— Start RECORDED DATA —
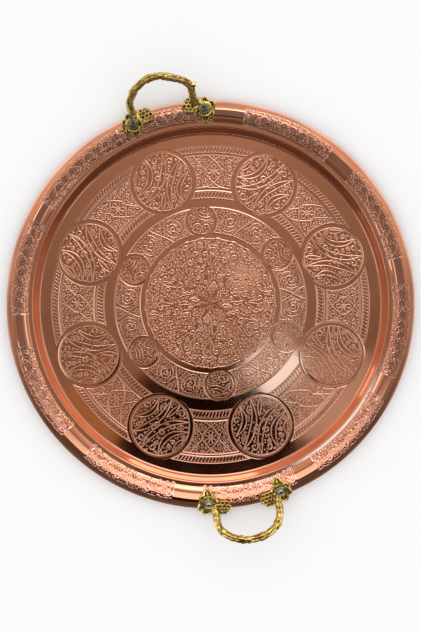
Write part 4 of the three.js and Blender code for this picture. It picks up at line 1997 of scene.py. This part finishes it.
@dataclass
class Studio:
    """The white table, the tent round the tray, its cards and softboxes, and the camera."""

    camera_height: float = 1412
    camera_shift: float = -13.35
    frame_height: float = 771.4
    frame_distance: float = 1400
    sensor: float = 36
    table_radius: float = 6000
    tent_radius: float = 6000
    tent_dark: float = 0.15
    tent_bright: float = 0.95
    # A low collar of cloth just outside the rim: its radii, height, and light at the back and front
    collar: tuple[float, float, float] = (225, 275, 72)
    collar_dark: float = 0.3
    collar_bright: float = 2.3
    ceiling: Card = Card("ceiling_card", 0, 0, 540, 540, 4800, 0.4, "#fff2e8")
    cards: tuple[Card, ...] = (
        Card("brown_flag", -4, -149, 256, 160, 4600, 0.07, "#ff9668", corners=40),
        Card("dark_flag", -3, -151, 228, 142, 4550, 0.006, "#ff8860", corners=40),
        Card("gold_card", -142, -132, 84, 110, 4500, 0.46, "#ffdcae", -40),
        Card("corner_card", 150, -112, 92, 110, 2300, 0.66),
        Card("window_card", 80, -77, 60, 66, 2150, 3.4, "#aedaff", -45),
        Card("lamp_card", 42, 36, 30, 30, 2150, 1.7, "#dfeeff", 20),
        Card("handle_flag", 8, -325, 260, 100, 120, 0.02),
    )
    lamps: tuple[Lamp, ...] = (
        Lamp("box_back", 84, 54, 2600, 1400, 1100, 3.8),
        Lamp("box_right", 8, 65.7, 1570, 420, 280, 1.9),
        Lamp("box_corner", 322, 57, 2600, 380, 700, 1.6),
        Lamp("box_wall", 201, 50, 2600, 640, 420, 2.4),
        Lamp("box_left", 190, 73, 3130, 620, 380, 1.8),
        Lamp("box_far_left", 153, 50, 2600, 340, 560, 2.4),
        Lamp("low_back", 88, 22, 2600, 1800, 400, 0.8),
    )

    def to_tray(self, right: float, up: float) -> Array:
        """Turns a place as the camera sees it to the tray's X and Y.

        Args:
            right: how far it is to the right of the tray's axis.
            up: how far it is up from the axis.

        Returns:
            X and Y.
        """
        angle = math.radians(VIEW_TURN)
        c, s = math.cos(angle), math.sin(angle)
        return np.array([right * c - up * s, right * s + up * c])

    def build(self) -> None:
        """Makes everything round the tray."""
        self.camera()
        self.world()
        self.table()
        self.place_tent()
        self.place_collar()
        self.light_up(self.hang(self.ceiling), self.ceiling.tint, self.ceiling_light)
        for card in self.cards:
            self.light_up(self.hang(card), card.tint, card.light)
        for lamp in self.lamps:
            self.place_lamp(lamp)

    def camera(self) -> None:
        """Hangs the camera over the tray, square to the table."""
        x, y = self.to_tray(0, self.camera_shift)
        place = (x * MM, y * MM, self.camera_height * MM)
        turn = (0, 0, math.radians(VIEW_TURN))
        camera = add_primitive(bpy.ops.object.camera_add, "camera", location=place, rotation=turn)
        camera.data.sensor_width = self.sensor
        camera.data.lens = self.sensor * self.frame_distance / self.frame_height
        bpy.context.scene.camera = camera

    def world(self) -> None:
        """Makes the room evenly white, to the camera, as the light on the tray and in the metals alike."""
        world = bpy.data.worlds.new("white_room")
        world.use_nodes = True
        world.node_tree.nodes.clear()
        back = add_node(world.node_tree, "Background", {"Color": (1, 1, 1, 1), "Strength": 1.0})
        add_node(world.node_tree, "OutputWorld", {"Surface": back.outputs[0]})
        bpy.context.scene.world = world

    def table(self) -> None:
        """Makes the white table top, of matt painted board, that the tray stands on."""
        circle = bpy.ops.mesh.primitive_circle_add
        table = add_primitive(circle, "table", vertices=96, radius=self.table_radius * MM, fill_type="NGON")
        material, tree = new_tree("white_table")
        place = add_node(tree, "TexCoord", {}).outputs["Object"]
        grain = add_node(tree, "TexNoise", {"Vector": place, "Scale": 40.0}).outputs[0]
        shades = {0: grain, 6: linear("#fbfbfb"), 7: linear("#fdfdfd")}
        colour = add_node(tree, "Mix", shades, data_type="RGBA").outputs[2]
        surface = {"Base Color": colour, "Roughness": 0.9, "Specular IOR Level": 0.1}
        shader = add_node(tree, "BsdfPrincipled", surface)
        add_node(tree, "OutputMaterial", {"Surface": shader.outputs[0]})
        table.data.materials.append(material)

    def light_up(self, piece: Piece, tint: str, light: float | Callable[[Tree], Socket]) -> None:
        """Makes a stage piece glow, and hides it from all but the metals' reflections.

        Args:
            piece: the card, lamp or cloth.
            tint: the colour of its light.
            light: its brightness, or a method that adds nodes for it to a tree and returns their output.
        """
        material, tree = new_tree(piece.name)
        strength = light(tree) if callable(light) else light
        shader = add_node(tree, "Emission", {"Color": linear(tint), "Strength": strength})
        add_node(tree, "OutputMaterial", {"Surface": shader.outputs[0]})
        piece.data.materials.append(material)
        piece.visible_camera = piece.visible_diffuse = piece.visible_shadow = False
        piece.visible_transmission = piece.visible_volume_scatter = False

    def place_tent(self) -> None:
        """Hangs a cloth tent over the table, which keeps the metals from going plain white."""
        sphere = bpy.ops.mesh.primitive_uv_sphere_add
        tent = add_primitive(sphere, "tent", segments=48, ring_count=24, radius=self.tent_radius * MM)
        edit(
            tent,
            lambda: bpy.ops.mesh.select_all(action="SELECT"),
            lambda: bpy.ops.mesh.bisect(plane_co=(0, 0, 0), plane_no=(0, 0, 1), clear_inner=True),
        )
        self.light_up(tent, "#fff4ec", self.tent_light)

    def tent_light(self, tree: Tree) -> Socket:
        """Adds the tent's brightness, which grows towards the back and varies with broad folds.

        Args:
            tree: the tent's node tree.

        Returns:
            The output that gives it.
        """
        place = add_node(tree, "TexCoord", {}).outputs["Object"]
        folds = add_node(tree, "TexNoise", {"Vector": place, "Scale": 0.9, "Detail": 2.0}).outputs[0]
        folds = add_node(tree, "MapRange", {"Value": folds, "To Min": 0.5, "To Max": 1.5}).outputs[0]
        ways = {0: place, 1: (*self.to_tray(0, 1), 0)}
        back = add_node(tree, "VectorMath", ways, operation="DOT_PRODUCT").outputs["Value"]
        span = {"From Min": -3.3, "From Max": 3.3, "To Min": self.tent_dark, "To Max": self.tent_bright}
        light = add_node(tree, "MapRange", {"Value": back, **span}).outputs[0]
        return add_node(tree, "Math", {0: light, 1: folds}, operation="MULTIPLY").outputs[0]

    def place_collar(self) -> None:
        """Lays a collar of lit cloth over the table round the rim."""
        inner, outer, height = self.collar
        profile = [(inner, height), (outer, height), (outer, height + 1), (inner, height + 1)]
        self.light_up(spin_profile("collar", profile, 96), "#f4f4ff", self.collar_light)

    def collar_light(self, tree: Tree) -> Socket:
        """Adds the collar's brightness, which grows towards the front.

        Args:
            tree: the collar's node tree.

        Returns:
            The output that gives it.
        """
        place = add_node(tree, "TexCoord", {}).outputs["Object"]
        ways = {0: place, 1: (*self.to_tray(0, -1), 0)}
        front = add_node(tree, "VectorMath", ways, operation="DOT_PRODUCT").outputs["Value"]
        span = {"From Min": 0.08, "From Max": 0.24, "To Min": self.collar_dark, "To Max": self.collar_bright}
        return add_node(tree, "MapRange", {"Value": front, **span}).outputs[0]

    def ceiling_light(self, tree: Tree) -> Socket:
        """Adds the ceiling's brightness, dimmer over its middle than towards the back, and at its sides.

        Args:
            tree: the ceiling's node tree.

        Returns:
            The output that gives it.
        """
        place = add_node(tree, "TexCoord", {}).outputs["Object"]
        parts = add_node(tree, "SeparateXYZ", {"Vector": place}).outputs
        beside = add_node(tree, "Math", {0: parts["X"]}, operation="ABSOLUTE").outputs[0]
        dim, bright = self.ceiling.light * 0.88, self.ceiling.light * 1.22
        back, fall = (
            add_node(
                tree, "MapRange", {"Value": value, "From Min": a, "From Max": b, "To Min": c, "To Max": d}
            ).outputs[0]
            for value, a, b, c, d in ((parts["Y"], -0.1, 0.35, dim, bright), (beside, 0.08, 0.38, 1.0, 0.76))
        )
        return add_node(tree, "Math", {0: back, 1: fall}, operation="MULTIPLY").outputs[0]

    def hang(self, card: Card) -> Piece:
        """Hangs a card where the tray's floor mirrors it to its place in the picture.

        Args:
            card: the card.

        Returns:
            Its piece, which doesn't glow yet.
        """
        grow = 1 + card.height / self.camera_height
        x, y = self.to_tray(card.right * grow, (card.up - self.camera_shift) * grow + self.camera_shift)
        is_round = card.corners > 4
        piece = add_primitive(
            bpy.ops.mesh.primitive_circle_add,
            card.name,
            vertices=card.corners,
            radius=0.5 if is_round else math.sqrt(0.5),
            fill_type="NGON",
            rotation=(0, 0, 0 if is_round else math.pi / 4),
        )
        bpy.ops.object.transform_apply(rotation=True)
        piece.location = (x * MM, y * MM, card.height * MM)
        piece.rotation_euler = (0, 0, math.radians(VIEW_TURN + card.turn))
        piece.scale = (card.width * grow * MM, card.length * grow * MM, 1)
        return piece

    def place_lamp(self, lamp: Lamp) -> None:
        """Stands a softbox round the tray, facing its middle.

        Args:
            lamp: the softbox.
        """
        azimuth, elevation = math.radians(lamp.azimuth + VIEW_TURN), math.radians(lamp.elevation)
        flat = math.cos(elevation)
        way = Vector((math.cos(azimuth) * flat, math.sin(azimuth) * flat, math.sin(elevation)))
        grid = bpy.ops.mesh.primitive_grid_add
        piece = add_primitive(grid, lamp.name, x_subdivisions=4, y_subdivisions=4, size=1)
        piece.location = way * lamp.distance * MM
        piece.rotation_euler = way.to_track_quat("Z", "Y").to_euler()
        piece.scale = (lamp.width * MM, lamp.length * MM, 1)
        self.light_up(piece, lamp.tint, lamp.light)


# Middle lines of the twigs: along the rim, outwards from the rivets' line, above the rim's crest
NORTH_TWIG = (
    (-41.4, 9, -2),
    (-43.2, 25.5, 5),
    (-39.4, 32.5, 10),
    (-31.7, 40.6, 16.5),
    (-18.2, 46.8, 23),
    (-5.6, 47.6, 26.5),
    (7.2, 44.5, 27.5),
    (18.4, 39.9, 26),
    (28.2, 34.9, 22),
    (33.2, 27.8, 15),
    (34.1, 18.4, 6.5),
    (34.8, 8, -2),
)
SOUTH_TWIG = (
    (-39.3, 9, -2),
    (-39.6, 21.3, 5),
    (-38.1, 29.5, 11),
    (-32.9, 37.9, 17.5),
    (-22.8, 44.6, 23),
    (-10.6, 47.9, 26.5),
    (4.7, 48, 27.5),
    (20.9, 43.6, 25),
    (31.9, 35.8, 19),
    (37.1, 27.6, 12),
    (37.5, 16.5, 4.5),
    (38.3, 8, -2),
)


def main() -> None:
    """Builds the studio, the tray's sheet and the handles in order."""
    logging.basicConfig(level=logging.INFO, format="%(message)s")
    bpy.context.scene.view_settings.view_transform = "Standard"
    Studio().build()
    section = Section()
    copper = PolishedCopper().material()
    brass, steel = CAST_BRASS.material(), RIVET_STEEL.material()
    floor = ChasedFloor(section, copper)
    floor.build()
    ChasedRim(section, copper, start=floor.edge_seam).build()
    Handle(section, "north", 91.25, 4, NORTH_TWIG, True, brass, steel).build()
    Handle(section, "south", 268.75, 0, SOUTH_TWIG, False, brass, steel).build()
    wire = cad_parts["edge_wire"]
    wire.data.materials.clear()
    wire.data.materials.append(WIRE_STEEL.material())
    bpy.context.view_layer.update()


if __name__ == "__main__":
    main()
— End RECORDED DATA —
Copy out only the lines running from the beginning of the data to the line with "white table, the", both ends included.

● **ANSWER TO THIS PROBLEM**
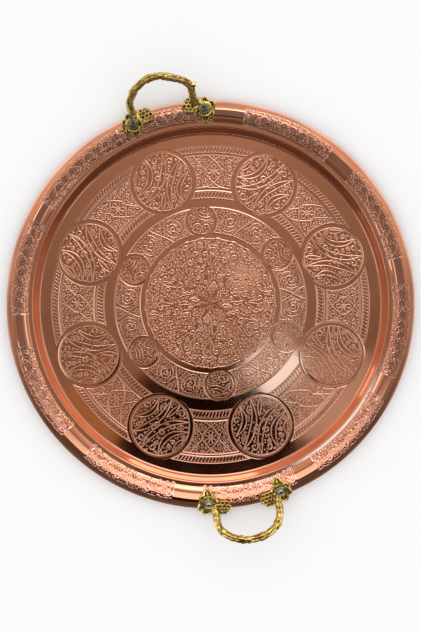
Write part 4 of the three.js and Blender code for this picture. It picks up at line 1997 of scene.py. This part finishes it.
@dataclass
class Studio:
    """The white table, the tent round the tray, its cards and softboxes, and the camera."""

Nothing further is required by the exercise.